Temperature rise is your target water temperature minus the coldest the room gets, and the location factor is 0.85 for a warm interior, 1.0 for an average room, and 1.25 for a cold spot. The result is then rounded up to the next real heater size sold (25, 50, 75, 100, 150, 200, 250, or 300 watts).

Why Two Smaller Heaters Beat One Big One

Once your heat load passes about 250 watts, or on any tank over roughly 50 gallons, splitting the job across two heaters of half the wattage is the safer play. If one heater fails on, a half-size unit is far less likely to cook the tank, and if one fails off, the second keeps the water livable until you notice. It also spreads heat across the tank instead of creating one hot zone.

Frequently Asked Questions

How many watts per gallon does my aquarium need?
The common rule is 3 to 5 watts per gallon, which works for an average room and a roughly 10°F temperature rise. If your tank sits in a cold basement or you keep warm-water species like discus, you may need 5 watts per gallon or more, which is exactly why this calculator factors in your real room temperature instead of guessing.
Is it bad to buy a heater that is too powerful?
Yes, an oversized heater is a real risk. If the thermostat sticks in the on position, a heater far larger than the tank needs can overheat the water quickly and kill fish before you notice. Matching wattage to the actual heat load, or splitting it across two smaller heaters, keeps a single failure from becoming a disaster.
Should I use one heater or two?
For tanks under about 50 gallons a single correctly sized heater is fine. On larger tanks, or whenever the calculated load tops 250 watts, two heaters at roughly half the wattage each are safer because one stuck heater is less likely to overheat the tank and the second one covers a failure of the first.
Where should I place the aquarium heater?
Put the heater near a source of water movement, such as a filter outflow or a powerhead, so warm water circulates instead of forming a hot pocket. Mounting it at an angle or horizontally low in the tank helps, since heat rises and you want it mixed through the whole water column. Always keep the heater fully submerged to its marked line.

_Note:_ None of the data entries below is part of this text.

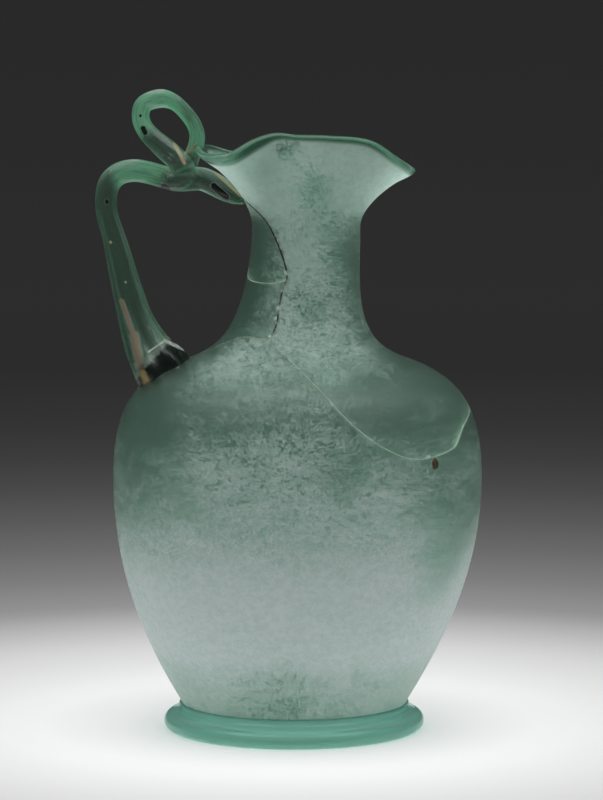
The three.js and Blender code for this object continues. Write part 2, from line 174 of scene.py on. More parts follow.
def lipAt(turn):
    rows = np.array(lipStations, float)
    knots = -rows[:, 0]
    values = rows[:, 1:]
    count = len(rows)
    place = np.mod(-np.asarray(turn, float), 360.0)
    first = np.searchsorted(knots, place, side="right") - 1

    def knotAt(index):
        return knots[np.mod(index, count)] + 360.0 * np.floor_divide(index, count)

    def valueAt(index):
        return values[np.mod(index, count)]

    def slopeAt(index):
        between = knotAt(index + 1) - knotAt(index - 1)
        return (valueAt(index + 1) - valueAt(index - 1)) / between[..., None]

    span = knotAt(first + 1) - knotAt(first)
    t = ((place - knotAt(first)) / span)[..., None]
    span = span[..., None]
    found = (
        (2 * t**3 - 3 * t**2 + 1) * valueAt(first)
        + (t**3 - 2 * t**2 + t) * span * slopeAt(first)
        + (3 * t**2 - 2 * t**3) * valueAt(first + 1)
        + (t**3 - t**2) * span * slopeAt(first + 1)
    )
    v = vessel
    return found * [v["mouthLength"], v["mouthLength"], v["flareRise"]] + [0, 0, v["neckHeight"]]


def leanAt(height):
    v = vessel
    upper = v["neckLean"] * smoothStep(v["shoulderHeight"], v["neckHeight"], height)
    lower = v["heelShift"] * (1 - smoothStep(v["heelHeight"], v["bellyHeight"], height))
    return upper - lower


# The outer face: course runs 0 to 5 along the outline and 5 to 6 up the flare
def outerFace(turn, course):
    v = vessel
    turn, course = np.broadcast_arrays(np.asarray(turn, float), np.asarray(course, float))
    angle = np.radians(turn)
    side = np.stack([np.cos(angle), np.sin(angle)], axis=-1)
    place = np.zeros(turn.shape + (3,))
    index = np.minimum(course.astype(int), flareCourse)
    for i, corners in enumerate(outline):
        here = index == i
        flat = bezier(corners, course[here] - i)
        place[here, :2] = flat[:, :1] * side[here]
        place[here, 0] += leanAt(flat[:, 1])
        place[here, 2] = flat[:, 1]
    here = index == flareCourse
    lip = lipAt(turn[here])
    rise = np.zeros_like(lip)
    rise[:, 2] = lip[:, 2] - v["neckHeight"]
    neckTop = np.full((len(lip), 1), v["neckHeight"])
    start = np.concatenate([side[here] * v["neckRadius"], neckTop], axis=1)
    second = start + v["flareStraight"] * rise
    half = v["flareHalf"]
    third = half * (start + half * rise) + (1 - half) * lip
    t = np.clip(course[here] - flareCourse, 0, 1)[:, None]
    u = 1 - t
    flare = u**3 * start + 3 * u * u * t * second + 3 * u * t * t * third + t**3 * lip
    place[here] = flare + [v["neckLean"], 0, 0]
    return place


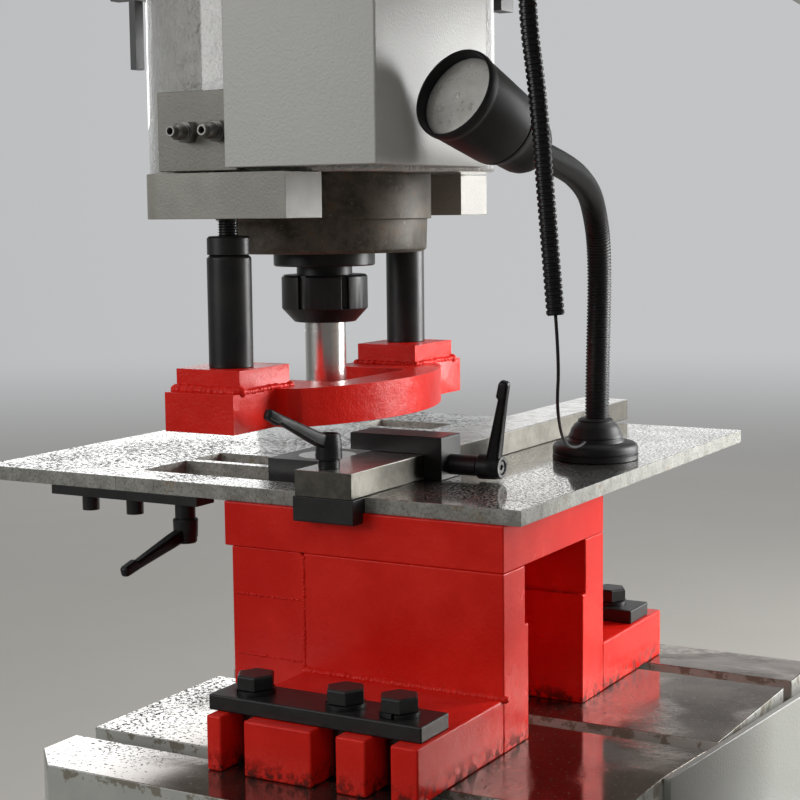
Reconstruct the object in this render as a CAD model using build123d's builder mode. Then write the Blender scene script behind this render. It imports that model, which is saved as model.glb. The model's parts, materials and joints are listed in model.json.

Practical Guide for Aquarium Heater Wattage Calculator

Start with the temperature your specific fish actually want, not a generic 78°F. Tropical community fish like tetras and corydoras are happy around 76 to 78°F, bettas prefer 78 to 80°F, goldfish want it cooler at 65 to 72°F, and discus need a toasty 82 to 86°F. Your target temperature drives the whole calculation, so set it for your stock before anything else.

Measure the coldest your room actually gets, not its daytime average. The heater has to cope with the worst case, which is usually overnight in winter when the thermostat drops and the furnace cycles less. If your living room sits at 70°F in the day but falls to 62°F at 3 a.m., size the heater for the 62°F figure or the tank will sag every night. A tank near an exterior wall, a window, or a vent loses heat even faster.

Once you know the wattage, the heater is only half the system. A reliable separate thermometer, ideally digital, lets you verify the built-in thermostat is honest, because cheap heater dials are often off by several degrees. For valuable livestock, an external temperature controller that switches the heater off at a hard limit is the single best insurance against a stuck-on heater, and it lets you run a slightly larger heater safely for faster recovery.

Quick Checklist

  • Set the target temperature for your specific fish species, not a one-size-fits-all number.
  • Use the coldest overnight room temperature, not the daytime average, to size for the worst case.
  • On tanks over 50 gallons, split the load across two heaters on opposite ends.
  • Add a separate digital thermometer to verify the heater dial, and a controller for valuable stock.